As for the core allegation, that Mr. Said has concealed the fact that he was a Palestinian living in Cairo for much of his childhood, one need only point to the countless articles, interviews and speeches over the past decades in which he has not only mentioned, but thoughtfully reflected on this condition. For example, in a 1989 interview which concludes the important book, “Edward Said: A Critical Reader” (Blackwell), Mr. Said says “To go back to the early years of my awareness of Cairo: I grew up there, spending a large part of my youth in the place, but strangely not as an Egyptian.” As a Palestinian living in Cairo, Mr. Said adds that “I always felt that I wasn’t of the place.” Hardly the words of a man concealing this chapter of his past, and only one example among many such remarks.
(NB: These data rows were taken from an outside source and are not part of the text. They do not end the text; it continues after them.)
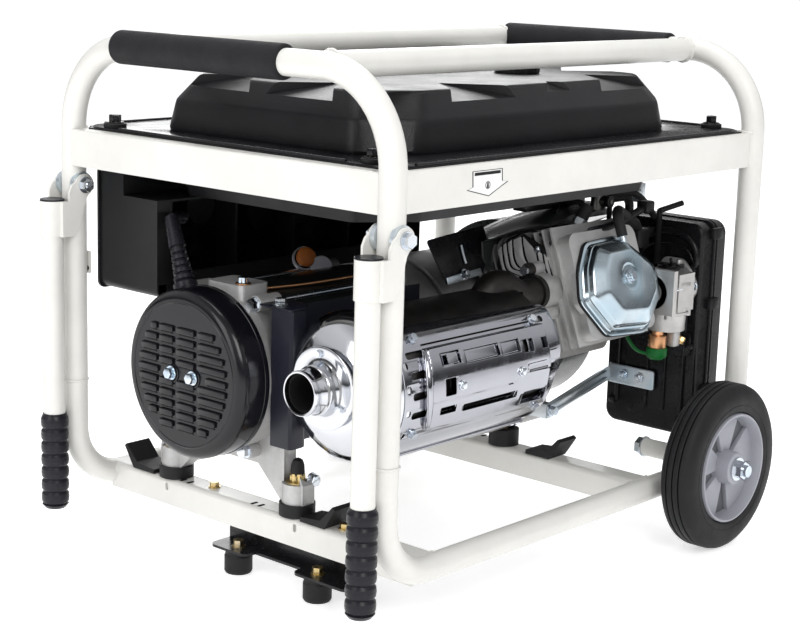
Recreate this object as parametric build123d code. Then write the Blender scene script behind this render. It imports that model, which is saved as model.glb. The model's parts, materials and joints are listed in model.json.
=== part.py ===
"""Open-frame portable generator: a tube frame with two wheels and two folding lift handles, a steel fuel
tank on top, and a single-cylinder engine that drives an alternator along the frame.

Stations used below, in millimetres: x runs along the frame from the left end hoop's tube axis, y runs
across it from the muffler side's tube axis, and z runs up from the bottom rails' tube axis.
"""

from build123d import *
from math import cos, degrees, pi, radians, sin
import os

# ---------------------------------------------------------------- driving dimensions
frame_length = 655.0        # between the end hoops' tube axes
frame_width = 485.0         # between the two sides' tube axes
top_height = 508.0          # crossbar axis above the bottom rail axis
tube_r = 14.0               # 28 mm frame tube
tube_wall = 1.8
hoop_bend = 95.0            # bend radius of the end hoops' top corners
rail_bend = 65.0            # bend radius of the bottom rails' corners
weld_height = 122.0         # where each bottom rail's upturned end meets its upright
top_tube_inset = 98.0       # top tubes' axes in from the sides

tank_rail_bottom = 372.0    # angle rails that carry the tank
tank_rail_top = 413.0
rail_sheet = 3.0

wheel_r = 101.0             # 8 inch wheel
wheel_x = 545.0
axle_z = 25.0
axle_bolt_r = 7.0
hub_inner_gap = 22.5        # hub's inner rim, out from the side plane
hub_width = 52.0
tyre_width = 36.0

crank_y = 286.0             # crankshaft axis
crank_z = 164.0
cylinder_x = 452.0          # cylinder axis along the crankshaft
cylinder_tilt = 20.0        # degrees above horizontal, towards the muffler side
bore_r = 44.0

muffler_y = 108.0
muffler_z = 172.0
muffler_r = 77.0
muffler_x0 = 58.0
muffler_x1 = 318.0

handle_offset = 31.0        # handle tube axis, out from the upright's axis
handle_pivot_z = 350.0
handle_top_z = 335.0
handle_grip_r = 16.0
handle_bottom_z = -26.0

tank_inset_x = 52.0         # tank body in from the end hoops' planes
tank_inset_y = 59.0         # and in from the side planes
tank_flange_z = 416.0
tank_shoulder_z = 451.0
tank_top_z = 479.0
tank_corner_x = 58.0        # the body's corners are cut off across these lengths
tank_corner_y = 42.0
tank_corner_r = 12.0

foot_height = 26.0
ground_z = axle_z - wheel_r
handle_reach = handle_offset + handle_grip_r
x_shift = (handle_reach - frame_length - tube_r) / 2
row_origin_shift = (x_shift, -frame_width / 2, -ground_z)

clearance = 0.3             # between parts that move past each other
bearing_gap = 0.05          # radial clearance of a running fit

os.makedirs("parts", exist_ok=True)


# ---------------------------------------------------------------- shape helpers
def box(x0, x1, y0, y1, z0, z1):
    """A block between two corners."""
    return Pos((x0 + x1) / 2, (y0 + y1) / 2, (z0 + z1) / 2) * Box(x1 - x0, y1 - y0, z1 - z0)


def rod(start, end, radius):
    """A round bar between two points."""
    a = Vector(*start)
    b = Vector(*end)
    return Plane(origin=(a + b) * 0.5, z_dir=b - a) * Cylinder(radius, (b - a).length)


def ring(start, end, outer, inner):
    """A tube between two points."""
    a = Vector(*start)
    b = Vector(*end)
    past = (b - a).normalized()
    return rod(start, end, outer) - rod(tuple(a - past), tuple(b + past), inner)


def turned(profile, origin, direction):
    """A turned part: (along, radius) points, revolved about a line from origin in a direction."""
    outline = Polyline(*[(radius, 0, along) for along, radius in profile], close=True)
    return Plane(origin=origin, z_dir=direction) * revolve(make_face(outline), axis=Axis.Z)


def bent_rod(points, bends, radius):
    """A round bar along straight runs joined by arcs."""
    path = FilletPolyline(*points, radius=bends)
    section = Plane(origin=path @ 0, z_dir=path % 0) * Circle(radius)
    return sweep(section, path=path)


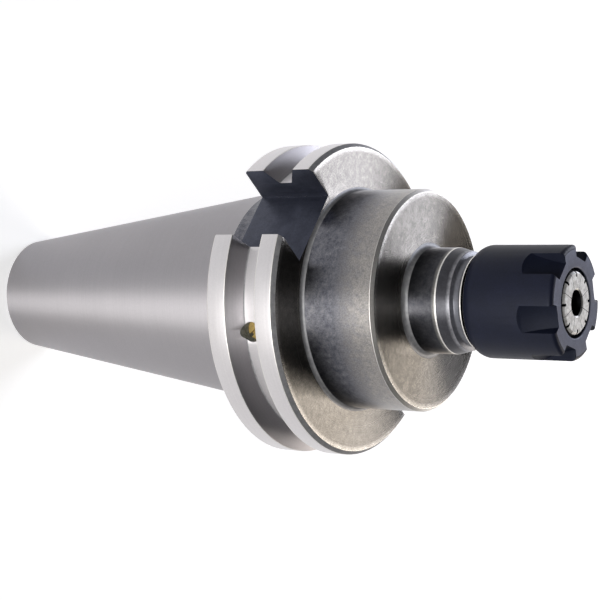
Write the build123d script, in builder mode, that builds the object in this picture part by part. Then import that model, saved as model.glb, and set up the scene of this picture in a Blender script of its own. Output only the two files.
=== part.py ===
"""Collet chuck holder: a 40-size V-flange taper shank with a slim collet nut and a slit collet.

All sizes are in millimetres. The axis of the holder is +Z and the nose points up. Z is 0 at the
small end of the taper, on which the holder stands. The deeper drive slot faces -Y.
"""
from build123d import *
from math import cos, isclose, radians, sin, tan
import os

# Taper shank, 7 in 24 on the diameter
gauge_diameter = 44.45
taper_length = 68.25
taper_ratio = 7 / 24
small_end_chamfer = 0.3

# Draw stud seat in the small end
stud_pilot_diameter = 16.27
stud_pilot_depth = 5.0
stud_thread_core_diameter = 13.5
stud_thread_depth = 28.0
drill_point_angle = 118.0
seat_countersink = 0.6

# Flange with the gripper groove
flange_diameter = 63.5
flange_setback = 3.175
flange_width = 15.875
flange_rear_chamfer = 0.5
flange_front_chamfer = 0.8
groove_bottom_diameter = 56.25
groove_bottom_width = 2.82
groove_flank_angle = 30.0
groove_setback = 11.11

# Drive slots across the flange
drive_slot_width = 16.4
drive_slot_floor_shallow = 25.0
drive_slot_floor_deep = 22.7

# Nose and neck
nose_diameter = 44.3
nose_length = 15.9
nose_chamfer = 0.65
nose_root_fillet = 0.7
neck_diameter = 21.0
neck_length = 6.85
neck_root_fillet = 1.0
neck_cone_length = 2.8
neck_cone_diameter = 19.5
neck_shoulder_length = 0.3
thread_relief_diameter = 17.6
thread_relief_length = 1.0
thread_relief_fillet = 0.3

# Nut thread on the end of the neck
thread_diameter = 19.0
thread_end_chamfer = 0.35
mouth_setback = 0.95

# Collet with a steep taper and a head that the nut pulls on
collet_diameter = 17.0
collet_length = 27.5
collet_head_length = 6.26
collet_half_angle = 8.0
collet_cone_angle = 30.0
collet_face_diameter = 12.0
collet_face_chamfer = 0.5
collet_head_diameter = 15.9
collet_head_land = 0.3
collet_groove_diameter = 13.8
collet_shoulder_chamfer = 0.24
collet_bore_diameter = 5.0
collet_bore_chamfer = 0.25
collet_rear_chamfer = 0.4
collet_stand_out = 0.2
slit_count = 8
rear_slit_width = 0.5
rear_slit_rim_radius = 5.7
rear_slit_run_out = 5.0
rear_slit_disc_radius = 25.0
front_slit_width = 0.14
front_slit_end_wall = 4.5
slit_turn = -3.1

# Collet nut with wrench slots
nut_diameter = 22.0
nut_length = 18.6
nut_setback = 5.9
nut_shoulder_length = 1.9
nut_rear_diameter = 20.6
nut_front_fillet = 0.9
nut_mouth_diameter = 13.4
nut_mouth_chamfer = 0.2
nut_slot_count = 6
nut_slot_depth = 2.5
nut_slot_floor_width = 4.2
nut_slot_length = 7.2
nut_slot_disc_radius = 25.0
nut_tab_corner_radius = 0.6
nut_slot_turn = -5.2
extractor_lip_thickness = 1.2
extractor_lip_overlap = 0.4

# Set screw behind the collet
preset_thread_diameter = 10.9
preset_bore_start = 14.0
stop_screw_length = 12.0
stop_screw_setback = 5.0
stop_screw_socket_width = 5.0
stop_screw_socket_depth = 4.5
stop_screw_hole_diameter = 3.2
stop_screw_end_chamfer = 0.5

# Coolant passages
coolant_bore_diameter = 8.5
coolant_drill_diameter = 3.3
coolant_slant_diameter = 2.6
coolant_meet_radius = 12.7
coolant_port_diameter = 4.0
coolant_port_depth = 2.5
coolant_port_radius = 27.0
coolant_slant_entry = 2.2
coolant_turn = 51.0
plug_hole_diameter = 4.0
plug_hole_depth = 6.4
plug_length = 3.0
plug_depth = 1.8
plug_slot_width = 0.7
plug_slot_depth = 0.9
plug_slot_angle = 35.0

# Clearances
cone_clearance = 0.03
thread_clearance = 0.05
seat_recess_clearance = 0.3
shoulder_clearance = 0.15
shoulder_relief = 0.25
cut_margin = 1.0

# Heights along the axis
gauge_z = taper_length
flange_rear_z = gauge_z + flange_setback
flange_front_z = flange_rear_z + flange_width
groove_z = gauge_z + groove_setback
nose_front_z = flange_front_z + nose_length
neck_front_z = nose_front_z + neck_length
cone_front_z = neck_front_z + neck_cone_length
shoulder_front_z = cone_front_z + neck_shoulder_length
thread_start_z = shoulder_front_z + thread_relief_length
nut_rear_z = neck_front_z + nut_setback
nut_front_z = nut_rear_z + nut_length
collet_face_z = nut_front_z + collet_stand_out
collet_rear_z = collet_face_z - collet_length
collet_shoulder_z = collet_face_z - collet_head_length
mouth_z = collet_shoulder_z - mouth_setback
preset_bore_z = gauge_z + preset_bore_start
stop_screw_front_z = collet_rear_z - stop_screw_setback
stop_screw_rear_z = stop_screw_front_z - stop_screw_length

# Radii and slopes
gauge_radius = gauge_diameter / 2
small_end_radius = gauge_radius - taper_length * taper_ratio / 2
flange_radius = flange_diameter / 2
groove_bottom_radius = groove_bottom_diameter / 2
groove_flank_width = (flange_radius - groove_bottom_radius) * tan(radians(groove_flank_angle))
groove_half_width = groove_bottom_width / 2 + groove_flank_width
nose_radius = nose_diameter / 2
neck_radius = neck_diameter / 2
thread_radius = thread_diameter / 2
collet_slope = tan(radians(collet_half_angle))
head_slope = tan(radians(collet_cone_angle))
collet_radius = collet_diameter / 2
collet_rear_radius = collet_radius - (collet_shoulder_z - collet_rear_z) * collet_slope
collet_face_radius = collet_face_diameter / 2
collet_head_radius = collet_head_diameter / 2
head_cone_length = (collet_head_radius - collet_face_radius) / head_slope
head_rear_z = collet_face_z - collet_face_chamfer - head_cone_length
preset_radius = preset_thread_diameter / 2
pocket_mouth_radius = collet_radius - (collet_shoulder_z - mouth_z) * collet_slope + cone_clearance
pocket_bottom_z = mouth_z - (pocket_mouth_radius - preset_radius) / collet_slope
coolant_bore_radius = coolant_bore_diameter / 2
stud_core_radius = stud_thread_core_diameter / 2
stud_pilot_radius = stud_pilot_diameter / 2
stud_thread_end_z = stud_pilot_depth + stud_thread_depth
drill_point = (stud_core_radius - coolant_bore_radius) / tan(radians(drill_point_angle / 2))
preset_cone = preset_radius - coolant_bore_radius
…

Needless to say, Mr. Said was never directly contacted by Commentary about the details of his own childhood.
To these allegations, Mr. Beichman, writing in The Washington Times, adds two more: that Mr. Said “reveres Saddam Hussein” and harbors “an unyielding loyalty to Marxism.” Anyone familiar with Mr. Said’s writings will remember the countless occasions where he condemns “the appalling figure of Saddam Hussein.” With reverence like that, who needs detractors?
As for Mr. Said’s “unyielding loyalty to Marxism,” this is truly
laughable. Mr. Said has often written of the insufficiency of Marxism, stating that “Marxism has always struck me as more limiting than enabling” and that “it’s hard for me to take it [Marxism] seriously, except as an academic pursuit of some sort or another.”
The question is not whether these preposterous allegations are true, since they clearly are not, but rather why anyone would make or repeat them. This brings us back to the point that Mr. Said and other prominent Palestinian intellectuals constantly make that there is an imperative for many supporters of Israel to will the Palestinians out of existence and deny their collective experience. Since only Israelis have a right to Palestine and Palestinians are usurpers and interlopers, so the thinking goes, then their collective and individual narratives must be frauds and their spokespeople liars.
The rights of the millions of Palestinian exiles and refugees has acquired an urgent relevance because this is supposed to be a major issue in the next phase of the peace process. In the wake of the Kosovo war, which was fought in the name of the right of refugees to return to their homeland, the immorality and inconsistency of denying Palestinians their well-established right to return has become harder than ever to defend. But if their history proves anything, it is that, no matter the odds against them, the Palestinians are not going to allow themselves to be bullied out of their human rights and national identity.
As usual, Mr. Said put it best when he observed that “I have never met a Palestinian who is tired enough of being a Palestinian to give up entirely.”
Hussein Ibish is communications director of the American-Arab Anti-Discrimination Committee in Washington.